First let me note that these are my personal views, and they're not the views of the American Bar Association. I don't speak for the ABA on this. We have no policy.
Now, why have I held it this long? Well, I'm an old crock, 70 years old, and as a very small kid, I can remember Prohibition. I remember the fact that my father, who was then on the Supreme Court of Michigan, would not allow alcohol in the house, or would not stay at a function where alcohol was served, because it was against the law. But just down the street, in the basement of Al Weeks' house, we used to go down and look at his dad's still. It was a magnificent still, I haven't seen one like it ever since.
Prohibition was a very vivid childhood memory, and what I remember is that it didn't work. Prohibition caused a lot of crime; the attempts to enforce it were ineffectual. Once alcohol was again legalized — the 18th Amendment repealed, one of the big platforms of the Democratic Party in 1932 — that kind of crime went out the window.
That memory has an awful lot to do with the position that I came to about 30 years ago, when marijuana was the big issue. Again, prohibition wasn't working. Everybody was toking. And it seemed to me to be just goddamned dumb to have a law on the books that could not be enforced and wasn't being acceded to by almost everyone of a certain age group. It just seemed to me to make no sense.
As the years have gone on, as I've watched the various efforts to curtail the use of hard drugs and soft drugs through the criminal system, it still makes no sense to me. Not to mention the increase in crime that results from this. I'm absolutely convinced that the burglary and the break-in rate would go down, there would be less assaults, there would be a helluva lot less robberies and muggings, because people are doing that in order to feed the habit. I'll tell you, if tobacco ever hits that list, I'll be out stealing hubcaps with the best of them.
The crime bill that's moving along in Washington seems to repeat most of the mistakes from the war on drugs – mandatory minimums, three strikes. Do you see any progress in it at all?
There is some. The inclusion of the Racial Justice Act is something that — if it is in the final bill — is a step forward. The act enables a defendant in a capital crime to introduce evidence to show that there is a pattern of death sentences in that particular jurisdiction that operates against minorities. If they can show that pattern, then the burden shifts to the prosecution to try to prove that it's wrong; it gives defendants an opportunity to point out that there is a significant majority of the population on death row that is African American, or other minorities, as opposed to Caucasians.
That is a very necessary thing. There are other pieces of the crime bill that we at the ABA support. The mandatory-minimum-sentence provision in the bill as it now stands provides a safety valve. That safety valve says if there is a nonviolent, low-level offender, then three strikes and you're out does not apply. Of course, the ABA has supported the repeal of the current mandatory minimum sentences, which are crowding the courts and, particularly with respect to drug cases, crowding the prisons and forcing the back doors to be opened for violent offenders to make room for the people who are convicted of possession of, say, a small amount of crack.

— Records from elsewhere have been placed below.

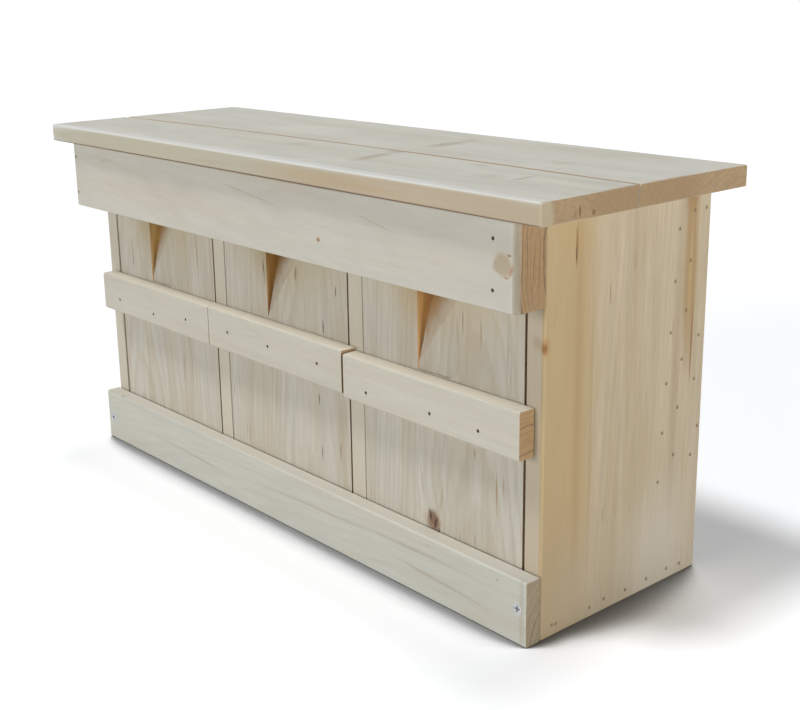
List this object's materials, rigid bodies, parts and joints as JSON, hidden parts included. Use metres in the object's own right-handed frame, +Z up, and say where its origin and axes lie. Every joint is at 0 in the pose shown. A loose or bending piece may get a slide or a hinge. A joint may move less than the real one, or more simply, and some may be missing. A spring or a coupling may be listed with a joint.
{
  "type": "sparrow nest box",
  "caption": "Long low wooden nest box for sparrows, with separate chambers side by side, lift-out doors with sloping entrance cuts and perch bars, and a flat roof.",
  "frame": {"origin": "on the ground, under the middle of the whole box with its roof", "axes": "+X along the front, to the right as seen by someone facing the doors; +Y from the doors to the back; +Z up"},
  "size_m": [0.439, 0.1474, 0.22],
  "materials": {
    "pale_wood": "planed softwood, untreated",
    "door_wood": "planed softwood, untreated",
    "side_wood": "planed softwood, untreated",
    "inner_wood": "sawn softwood, untreated",
    "nail_steel": "dull, sunk heads",
    "screw_steel": "zinc plated"
  },
  "bodies": {
    "case": {"side_panel_left": "side_wood", "side_panel_right": "side_wood", "floor_board": "inner_wood", "back_board_lower": "inner_wood", "back_board_upper": "inner_wood", "divider_left": "inner_wood", "divider_right": "inner_wood", "corner_batten_left": "inner_wood", "corner_batten_right": "inner_wood", "roof_board_front": "pale_wood", "roof_board_back": "pale_wood", "fascia_board": "pale_wood", "side_nails_left": "nail_steel", "side_nails_right": "nail_steel", "fascia_nails": "nail_steel", "roof_nails": "nail_steel", "back_nails": "nail_steel", "floor_nails": "nail_steel"},
    "door_left": {"door_panel_left": "door_wood", "perch_bar_left": "pale_wood", "perch_nails_left": "nail_steel"},
    "door_middle": {"door_panel_middle": "door_wood", "perch_bar_middle": "pale_wood", "perch_nails_middle": "nail_steel"},
    "door_right": {"door_panel_right": "door_wood", "perch_bar_right": "pale_wood", "perch_nails_right": "nail_steel"},
    "rail": {"bottom_rail": "pale_wood", "rail_screws": "screw_steel"}
  },
  "joints": [
    {"name": "door_left_lift", "type": "slide", "parent": "case", "child": "door_left", "axis": [0, 0, 1], "range_m": [0, 0.024]},
    {"name": "door_middle_lift", "type": "slide", "parent": "case", "child": "door_middle", "axis": [0, 0, 1], "range_m": [0, 0.024]},
    {"name": "door_right_lift", "type": "slide", "parent": "case", "child": "door_right", "axis": [0, 0, 1], "range_m": [0, 0.024]},
    {"name": "rail_release", "type": "slide", "parent": "case", "child": "rail", "axis": [0, -1, 0], "range_m": [0, 0.03]}
  ]
}
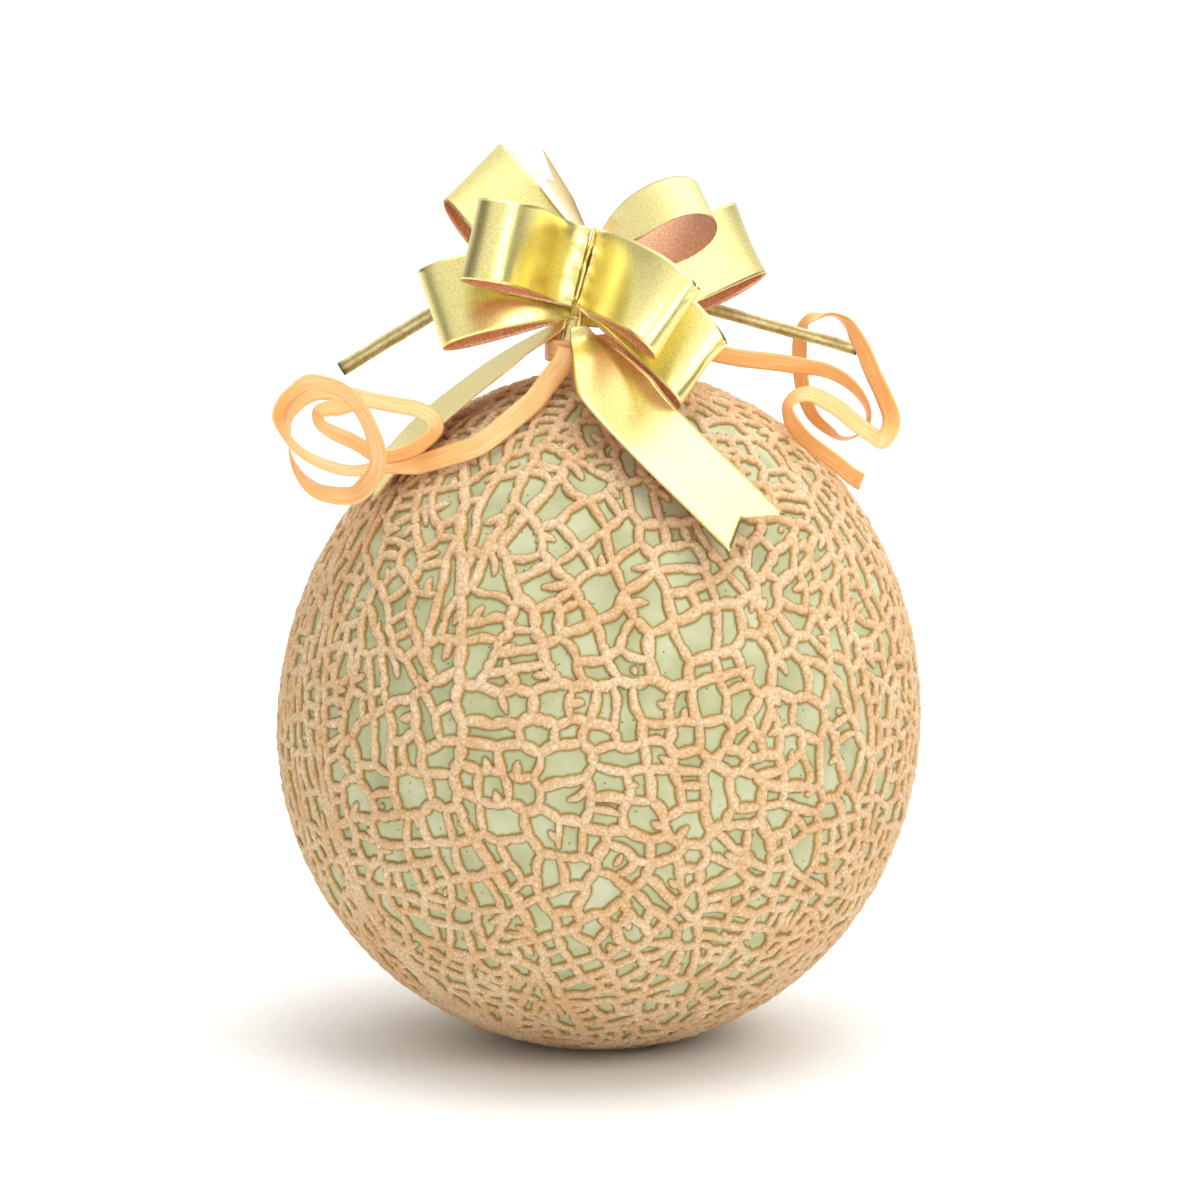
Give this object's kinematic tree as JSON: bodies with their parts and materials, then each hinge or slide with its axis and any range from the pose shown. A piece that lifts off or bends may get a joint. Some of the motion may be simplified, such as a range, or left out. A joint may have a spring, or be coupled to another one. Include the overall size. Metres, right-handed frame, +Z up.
{
  "type": "cantaloupe melon",
  "caption": "Netted melon on a small flat resting spot, with a dry T-shaped stem, a foil ribbon bow and curled ribbon ends.",
  "frame": {"origin": "centre of the melon's flat resting spot, on the surface that it stands on", "axes": "+Z up through the stem end; the bow faces -Y; +X to the right when the bow is seen from the front"},
  "size_m": [0.1556, 0.1549, 0.2145],
  "materials": {
    "melon_rind": "matte",
    "dry_vine": "matte",
    "gold_foil_ribbon": "satin",
    "orange_ribbon": "satin"
  },
  "bodies": {
    "root": {"melon": "melon_rind", "stem": "dry_vine", "bow_pinch": "gold_foil_ribbon", "bow_loop_front_left": "gold_foil_ribbon", "bow_loop_front_right": "gold_foil_ribbon", "bow_loop_low_left": "gold_foil_ribbon", "bow_loop_low_right": "gold_foil_ribbon", "bow_loop_high_left": "gold_foil_ribbon", "bow_loop_high_right": "gold_foil_ribbon", "bow_loop_back_right": "gold_foil_ribbon", "bow_tail_front": "gold_foil_ribbon", "bow_tail_left": "gold_foil_ribbon", "bow_tail_back": "gold_foil_ribbon", "tie_band": "orange_ribbon", "tie_curl_left": "orange_ribbon", "tie_curl_right": "orange_ribbon"}
  },
  "joints": []
}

We support the ban on the 19 assault weapons listed in the crime bill. There is also a provision in the crime bill, at long last, for drug treatment for state and federal prisoners. It's a modest provision compared with the balance of the bill, but we do support that, very definitely. We also support increased drug education and treatments that are part of the bill.

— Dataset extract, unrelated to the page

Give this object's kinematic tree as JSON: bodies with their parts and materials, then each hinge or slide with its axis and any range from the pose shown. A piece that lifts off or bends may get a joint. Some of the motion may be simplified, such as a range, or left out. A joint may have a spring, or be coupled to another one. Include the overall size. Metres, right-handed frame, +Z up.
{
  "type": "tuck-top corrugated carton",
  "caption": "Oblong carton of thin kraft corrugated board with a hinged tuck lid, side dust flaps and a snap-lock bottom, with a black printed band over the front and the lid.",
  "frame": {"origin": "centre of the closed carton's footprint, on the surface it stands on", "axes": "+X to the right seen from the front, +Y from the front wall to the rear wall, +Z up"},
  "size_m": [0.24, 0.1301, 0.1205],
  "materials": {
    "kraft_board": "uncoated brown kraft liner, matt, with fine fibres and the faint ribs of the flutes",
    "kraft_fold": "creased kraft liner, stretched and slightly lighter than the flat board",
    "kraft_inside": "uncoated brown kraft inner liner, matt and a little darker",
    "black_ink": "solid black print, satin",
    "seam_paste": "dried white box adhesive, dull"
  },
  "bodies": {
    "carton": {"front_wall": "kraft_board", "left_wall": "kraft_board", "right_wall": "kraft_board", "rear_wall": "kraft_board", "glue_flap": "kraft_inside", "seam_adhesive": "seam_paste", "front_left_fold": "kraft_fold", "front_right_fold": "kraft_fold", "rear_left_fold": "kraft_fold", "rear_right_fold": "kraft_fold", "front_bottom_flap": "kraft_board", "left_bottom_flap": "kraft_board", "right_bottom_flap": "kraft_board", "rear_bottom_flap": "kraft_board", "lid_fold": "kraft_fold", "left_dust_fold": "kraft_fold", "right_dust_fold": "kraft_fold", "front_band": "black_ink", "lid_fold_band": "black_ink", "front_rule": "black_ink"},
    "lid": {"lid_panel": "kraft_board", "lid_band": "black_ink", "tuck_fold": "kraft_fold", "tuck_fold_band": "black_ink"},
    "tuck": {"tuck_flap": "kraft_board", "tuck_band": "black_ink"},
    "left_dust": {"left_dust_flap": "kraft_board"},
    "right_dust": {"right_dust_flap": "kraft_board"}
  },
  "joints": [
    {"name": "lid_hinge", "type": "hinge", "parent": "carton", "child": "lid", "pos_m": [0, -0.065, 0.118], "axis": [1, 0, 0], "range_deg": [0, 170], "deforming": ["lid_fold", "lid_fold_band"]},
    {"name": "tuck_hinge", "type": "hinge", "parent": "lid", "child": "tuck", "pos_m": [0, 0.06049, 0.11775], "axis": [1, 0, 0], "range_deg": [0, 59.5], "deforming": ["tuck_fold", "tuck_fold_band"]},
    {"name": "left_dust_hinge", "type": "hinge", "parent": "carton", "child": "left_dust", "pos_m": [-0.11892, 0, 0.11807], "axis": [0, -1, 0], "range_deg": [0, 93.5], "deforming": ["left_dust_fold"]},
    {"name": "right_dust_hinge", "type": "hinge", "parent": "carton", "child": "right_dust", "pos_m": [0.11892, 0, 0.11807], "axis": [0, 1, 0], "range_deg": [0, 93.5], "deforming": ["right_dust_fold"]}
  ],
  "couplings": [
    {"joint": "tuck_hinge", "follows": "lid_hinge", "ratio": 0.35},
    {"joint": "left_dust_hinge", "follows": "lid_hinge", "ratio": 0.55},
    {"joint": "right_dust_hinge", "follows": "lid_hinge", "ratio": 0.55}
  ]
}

We oppose the three strikes and you're out unless it focuses on truly violent offenders. We also oppose the binding sentencing guidelines, which are rigid and mechanical. The ABA has never addressed directly the question of more prisons, which is in the bill. But currently, with mandatory sentences – which are not just federal, every state has got them now, there's been a copycat crime they've committed in passing mandatory minimum sentences – if there are going to be mandatory sentences for nonviolent crimes without giving courts the discretion to take into account all of the other factors that are evident in most criminal cases, then there are going to have to be more prisons. So, by indirection, we're not enthusiastic about more prisons at all.
The war on drugs puts a lot of stress on the criminal-justice system, from courts to cops to prisons.

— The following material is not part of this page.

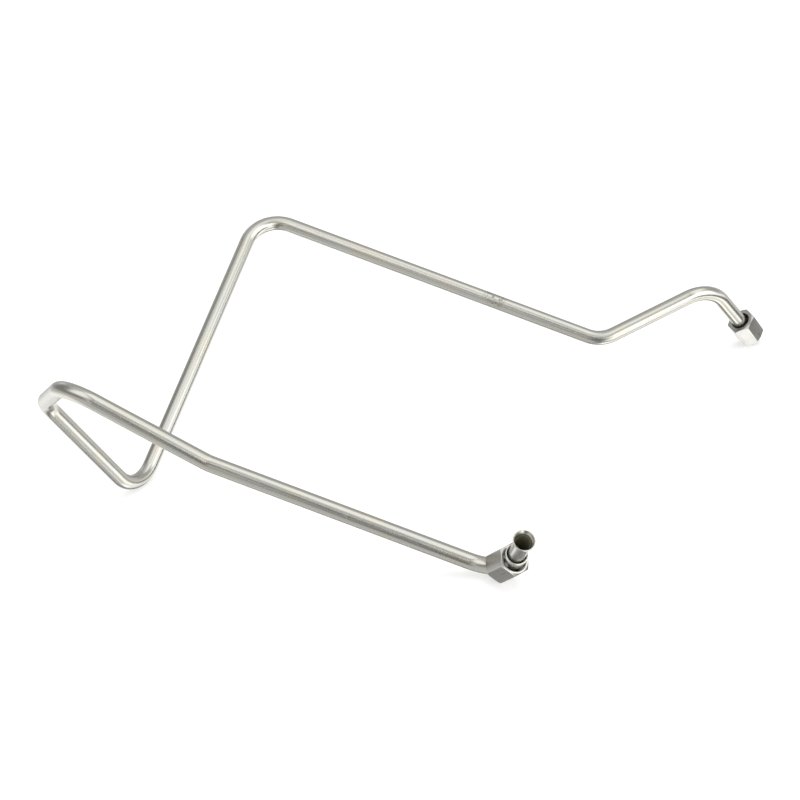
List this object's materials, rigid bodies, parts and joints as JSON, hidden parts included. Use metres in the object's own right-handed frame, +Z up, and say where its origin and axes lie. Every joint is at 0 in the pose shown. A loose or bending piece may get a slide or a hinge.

That's right. It's a helluva lot of money to be spending on the effect without ever looking at the causes, such as poverty, for God's sake. More often than not, the use of drugs is a cry for help. And it's a cry for help because the user is saying things are so bad that I can't face them. And so I'm going to escape for a little bit of time. As long as we don't look at issues of poverty or health care – the issues that are frustrating the public of this country – and rely simply on the criminal system, we're being suicidal.